Pharmacogenomic testing can help provide positive outcomes
A recent study proved patients with treatment-resistant major depressive disorder (MDD) were 30 percent more likely to respond to treatment on a second try if medication selection was guided by pharmacogenomics testing.
Moreover, the same patients were 50 percent more likely to achieve remission under such conditions.
The study was the largest-ever clinical investigation on depression and was presented at the 2018 American Psychiatric Association (APA) Annual Meeting.
The GeneSight psychotropic genetic test combines personal genetic data with medication information. DNA samples are taken with cheek swabs, which are sent to a laboratory.
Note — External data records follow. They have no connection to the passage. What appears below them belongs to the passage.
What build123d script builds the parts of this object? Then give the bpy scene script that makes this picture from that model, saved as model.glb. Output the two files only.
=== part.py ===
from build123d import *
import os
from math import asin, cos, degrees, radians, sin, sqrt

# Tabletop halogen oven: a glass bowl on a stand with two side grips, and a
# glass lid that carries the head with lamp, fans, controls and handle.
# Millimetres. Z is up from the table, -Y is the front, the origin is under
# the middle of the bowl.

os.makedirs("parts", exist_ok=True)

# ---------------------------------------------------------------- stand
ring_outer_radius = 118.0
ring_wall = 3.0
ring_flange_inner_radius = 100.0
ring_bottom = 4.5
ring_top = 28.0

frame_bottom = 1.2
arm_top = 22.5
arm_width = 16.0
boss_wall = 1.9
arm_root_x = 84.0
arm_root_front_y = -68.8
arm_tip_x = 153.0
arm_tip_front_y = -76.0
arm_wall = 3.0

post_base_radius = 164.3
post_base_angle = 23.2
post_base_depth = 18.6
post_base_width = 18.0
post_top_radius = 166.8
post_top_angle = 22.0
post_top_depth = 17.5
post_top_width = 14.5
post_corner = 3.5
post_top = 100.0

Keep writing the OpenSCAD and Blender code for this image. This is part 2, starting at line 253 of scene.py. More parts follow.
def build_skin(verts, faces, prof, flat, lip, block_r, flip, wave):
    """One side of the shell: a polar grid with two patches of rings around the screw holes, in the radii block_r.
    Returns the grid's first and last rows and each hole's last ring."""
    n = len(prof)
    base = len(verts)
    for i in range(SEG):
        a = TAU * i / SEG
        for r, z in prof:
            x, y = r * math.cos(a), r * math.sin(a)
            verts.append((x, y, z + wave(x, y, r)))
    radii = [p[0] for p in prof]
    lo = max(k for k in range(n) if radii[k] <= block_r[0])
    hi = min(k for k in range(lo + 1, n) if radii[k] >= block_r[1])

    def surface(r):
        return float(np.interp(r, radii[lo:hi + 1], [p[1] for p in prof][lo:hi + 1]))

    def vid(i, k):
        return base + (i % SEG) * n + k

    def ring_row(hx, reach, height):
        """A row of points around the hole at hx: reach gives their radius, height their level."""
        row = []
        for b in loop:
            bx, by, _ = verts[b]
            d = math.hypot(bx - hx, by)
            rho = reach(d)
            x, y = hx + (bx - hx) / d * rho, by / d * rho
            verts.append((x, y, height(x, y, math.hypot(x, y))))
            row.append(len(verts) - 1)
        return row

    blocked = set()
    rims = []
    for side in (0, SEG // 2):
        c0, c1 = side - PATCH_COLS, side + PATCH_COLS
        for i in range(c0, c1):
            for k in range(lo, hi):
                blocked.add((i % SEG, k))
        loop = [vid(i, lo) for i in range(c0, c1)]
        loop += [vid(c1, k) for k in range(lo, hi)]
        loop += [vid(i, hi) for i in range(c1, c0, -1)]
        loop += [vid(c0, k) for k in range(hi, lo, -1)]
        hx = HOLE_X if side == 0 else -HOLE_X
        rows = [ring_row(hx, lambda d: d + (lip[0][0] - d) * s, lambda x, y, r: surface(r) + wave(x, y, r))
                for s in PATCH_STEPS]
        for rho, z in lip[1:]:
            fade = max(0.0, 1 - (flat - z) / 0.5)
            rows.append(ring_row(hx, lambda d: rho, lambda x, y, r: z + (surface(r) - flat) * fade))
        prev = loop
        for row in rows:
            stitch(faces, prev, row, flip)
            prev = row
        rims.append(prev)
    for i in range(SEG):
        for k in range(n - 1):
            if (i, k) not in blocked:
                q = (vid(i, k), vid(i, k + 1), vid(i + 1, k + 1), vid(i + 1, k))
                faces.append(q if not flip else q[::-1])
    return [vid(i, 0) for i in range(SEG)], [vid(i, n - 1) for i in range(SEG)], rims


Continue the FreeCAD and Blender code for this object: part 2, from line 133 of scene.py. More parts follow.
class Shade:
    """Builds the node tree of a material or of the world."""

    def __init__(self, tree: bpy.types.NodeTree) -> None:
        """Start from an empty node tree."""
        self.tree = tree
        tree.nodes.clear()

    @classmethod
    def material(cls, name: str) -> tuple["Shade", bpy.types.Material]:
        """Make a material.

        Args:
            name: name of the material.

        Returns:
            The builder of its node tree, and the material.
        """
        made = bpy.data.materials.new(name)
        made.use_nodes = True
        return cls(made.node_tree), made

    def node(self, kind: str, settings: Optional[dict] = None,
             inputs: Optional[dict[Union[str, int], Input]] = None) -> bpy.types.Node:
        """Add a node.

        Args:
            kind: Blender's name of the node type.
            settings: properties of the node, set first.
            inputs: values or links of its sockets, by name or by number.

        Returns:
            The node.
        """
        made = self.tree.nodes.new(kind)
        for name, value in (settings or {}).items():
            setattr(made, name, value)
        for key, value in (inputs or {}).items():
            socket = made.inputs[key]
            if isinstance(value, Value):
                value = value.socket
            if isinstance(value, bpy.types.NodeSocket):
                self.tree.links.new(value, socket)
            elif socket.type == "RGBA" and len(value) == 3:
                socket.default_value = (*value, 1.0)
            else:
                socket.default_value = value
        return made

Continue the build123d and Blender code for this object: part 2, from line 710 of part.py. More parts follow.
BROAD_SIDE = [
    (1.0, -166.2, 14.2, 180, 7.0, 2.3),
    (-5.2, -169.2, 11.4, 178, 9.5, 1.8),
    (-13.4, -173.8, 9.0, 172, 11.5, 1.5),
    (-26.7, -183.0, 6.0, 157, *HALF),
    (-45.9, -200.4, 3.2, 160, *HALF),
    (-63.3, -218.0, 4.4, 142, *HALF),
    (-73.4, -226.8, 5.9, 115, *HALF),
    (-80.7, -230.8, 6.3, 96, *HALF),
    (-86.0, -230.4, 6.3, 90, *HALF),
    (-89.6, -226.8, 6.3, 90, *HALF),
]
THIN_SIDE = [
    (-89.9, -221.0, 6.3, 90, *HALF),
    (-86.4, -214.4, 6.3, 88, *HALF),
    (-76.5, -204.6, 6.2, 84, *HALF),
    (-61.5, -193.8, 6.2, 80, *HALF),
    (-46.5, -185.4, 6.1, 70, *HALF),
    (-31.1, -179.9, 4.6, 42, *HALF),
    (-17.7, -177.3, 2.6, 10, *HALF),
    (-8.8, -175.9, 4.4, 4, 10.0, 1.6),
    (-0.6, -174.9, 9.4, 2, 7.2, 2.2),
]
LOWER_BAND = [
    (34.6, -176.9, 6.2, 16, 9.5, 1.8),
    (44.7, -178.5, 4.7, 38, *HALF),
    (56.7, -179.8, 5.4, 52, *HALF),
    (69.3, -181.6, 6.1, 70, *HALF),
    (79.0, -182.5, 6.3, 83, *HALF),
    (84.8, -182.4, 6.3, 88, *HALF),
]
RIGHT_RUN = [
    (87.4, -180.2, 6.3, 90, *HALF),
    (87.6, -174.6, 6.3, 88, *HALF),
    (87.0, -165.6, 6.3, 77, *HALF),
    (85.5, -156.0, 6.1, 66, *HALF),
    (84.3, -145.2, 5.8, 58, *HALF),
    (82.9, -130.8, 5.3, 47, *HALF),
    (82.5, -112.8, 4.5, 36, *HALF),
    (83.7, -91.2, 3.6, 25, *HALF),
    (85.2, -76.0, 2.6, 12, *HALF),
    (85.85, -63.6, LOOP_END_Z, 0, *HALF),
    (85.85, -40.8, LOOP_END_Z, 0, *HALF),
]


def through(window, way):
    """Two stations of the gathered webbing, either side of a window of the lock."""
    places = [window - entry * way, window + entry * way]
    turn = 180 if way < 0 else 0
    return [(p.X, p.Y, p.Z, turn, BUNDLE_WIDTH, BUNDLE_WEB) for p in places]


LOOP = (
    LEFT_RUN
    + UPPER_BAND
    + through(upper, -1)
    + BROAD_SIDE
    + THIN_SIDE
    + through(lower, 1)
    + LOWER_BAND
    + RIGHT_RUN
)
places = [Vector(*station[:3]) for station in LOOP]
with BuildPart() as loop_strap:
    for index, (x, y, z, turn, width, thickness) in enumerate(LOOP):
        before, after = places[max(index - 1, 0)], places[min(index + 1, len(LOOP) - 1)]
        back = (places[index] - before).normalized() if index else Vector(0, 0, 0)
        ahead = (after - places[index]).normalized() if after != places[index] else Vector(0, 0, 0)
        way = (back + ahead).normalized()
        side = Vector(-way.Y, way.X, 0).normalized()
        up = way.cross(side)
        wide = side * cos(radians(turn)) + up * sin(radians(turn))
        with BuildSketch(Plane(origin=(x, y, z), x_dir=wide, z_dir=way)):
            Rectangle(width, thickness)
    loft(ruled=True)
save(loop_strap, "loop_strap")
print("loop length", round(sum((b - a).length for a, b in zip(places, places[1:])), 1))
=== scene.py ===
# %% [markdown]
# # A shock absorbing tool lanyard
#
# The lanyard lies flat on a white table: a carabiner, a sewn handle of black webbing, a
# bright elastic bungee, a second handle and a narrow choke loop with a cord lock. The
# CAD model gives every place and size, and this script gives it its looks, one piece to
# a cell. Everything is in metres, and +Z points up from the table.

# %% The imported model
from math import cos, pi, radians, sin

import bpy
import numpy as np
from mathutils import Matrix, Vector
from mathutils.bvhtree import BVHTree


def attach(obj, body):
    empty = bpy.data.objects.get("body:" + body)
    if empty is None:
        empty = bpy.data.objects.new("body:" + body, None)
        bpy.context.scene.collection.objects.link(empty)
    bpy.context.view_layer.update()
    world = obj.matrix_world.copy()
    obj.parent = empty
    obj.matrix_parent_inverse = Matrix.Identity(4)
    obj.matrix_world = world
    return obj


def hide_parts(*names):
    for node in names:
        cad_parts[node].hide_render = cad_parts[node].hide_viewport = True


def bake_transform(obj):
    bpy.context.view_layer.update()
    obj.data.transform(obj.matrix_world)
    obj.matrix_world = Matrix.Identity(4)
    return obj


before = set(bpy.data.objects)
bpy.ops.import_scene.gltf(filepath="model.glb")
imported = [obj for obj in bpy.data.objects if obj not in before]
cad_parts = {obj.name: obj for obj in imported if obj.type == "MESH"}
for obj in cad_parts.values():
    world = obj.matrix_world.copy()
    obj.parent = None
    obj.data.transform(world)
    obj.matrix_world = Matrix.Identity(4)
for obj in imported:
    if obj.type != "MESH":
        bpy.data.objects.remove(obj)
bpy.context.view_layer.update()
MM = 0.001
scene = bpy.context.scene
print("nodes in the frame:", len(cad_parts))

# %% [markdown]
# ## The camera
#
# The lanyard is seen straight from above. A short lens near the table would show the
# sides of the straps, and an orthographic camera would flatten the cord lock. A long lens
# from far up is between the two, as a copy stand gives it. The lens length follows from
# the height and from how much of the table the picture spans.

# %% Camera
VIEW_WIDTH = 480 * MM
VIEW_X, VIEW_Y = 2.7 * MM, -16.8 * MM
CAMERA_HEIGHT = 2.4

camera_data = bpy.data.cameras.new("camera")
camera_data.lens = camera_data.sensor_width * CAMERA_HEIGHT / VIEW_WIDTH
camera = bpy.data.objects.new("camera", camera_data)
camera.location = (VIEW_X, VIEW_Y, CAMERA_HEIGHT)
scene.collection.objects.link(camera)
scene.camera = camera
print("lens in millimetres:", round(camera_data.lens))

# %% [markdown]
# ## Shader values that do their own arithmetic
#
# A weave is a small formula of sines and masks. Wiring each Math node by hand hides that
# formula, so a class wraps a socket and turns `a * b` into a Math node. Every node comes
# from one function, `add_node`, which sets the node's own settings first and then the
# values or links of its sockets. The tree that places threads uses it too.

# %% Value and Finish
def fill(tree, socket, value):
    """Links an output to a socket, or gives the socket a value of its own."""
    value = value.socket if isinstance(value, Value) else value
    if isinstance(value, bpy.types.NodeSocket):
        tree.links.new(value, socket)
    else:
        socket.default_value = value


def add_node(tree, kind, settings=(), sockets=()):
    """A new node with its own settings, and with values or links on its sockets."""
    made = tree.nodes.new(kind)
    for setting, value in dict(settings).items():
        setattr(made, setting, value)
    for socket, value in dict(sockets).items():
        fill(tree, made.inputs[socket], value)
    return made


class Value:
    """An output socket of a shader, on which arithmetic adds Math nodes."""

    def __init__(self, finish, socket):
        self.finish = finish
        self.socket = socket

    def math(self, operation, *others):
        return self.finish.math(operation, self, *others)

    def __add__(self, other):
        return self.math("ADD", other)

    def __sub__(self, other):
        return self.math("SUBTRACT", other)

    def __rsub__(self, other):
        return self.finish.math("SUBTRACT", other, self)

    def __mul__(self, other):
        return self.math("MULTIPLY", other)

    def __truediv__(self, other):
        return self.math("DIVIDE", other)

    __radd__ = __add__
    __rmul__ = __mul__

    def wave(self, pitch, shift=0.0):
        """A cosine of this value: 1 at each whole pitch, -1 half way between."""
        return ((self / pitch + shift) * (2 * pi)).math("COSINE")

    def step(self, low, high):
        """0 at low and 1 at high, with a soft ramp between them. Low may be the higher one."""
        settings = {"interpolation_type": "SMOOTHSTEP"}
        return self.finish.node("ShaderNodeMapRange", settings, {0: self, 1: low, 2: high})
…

Results are returned in 36 hours in the form of a color-coded chart listing drugs with significant gene-drug interactions (red), those with moderate gene-drug interactions (yellow), and those that are not associated with any known genetic problems (green) for the patient.
The test cuts uncertainty and wasted time for patient and clinician, according to principal investigator John Greden, MD, executive director of the University of Michigan’s Comprehensive Depression Center, Ann Arbor.
“We’ve been using the test in our depression center, as have a number of centers, especially in patients who have failed a trial of antidepressants. In my case, I use it routinely for anyone who I am seeing for the first visit for the simple reason that I get referrals that are more difficult to treat and I want to know why they have failed other medications, so this is valuable information.”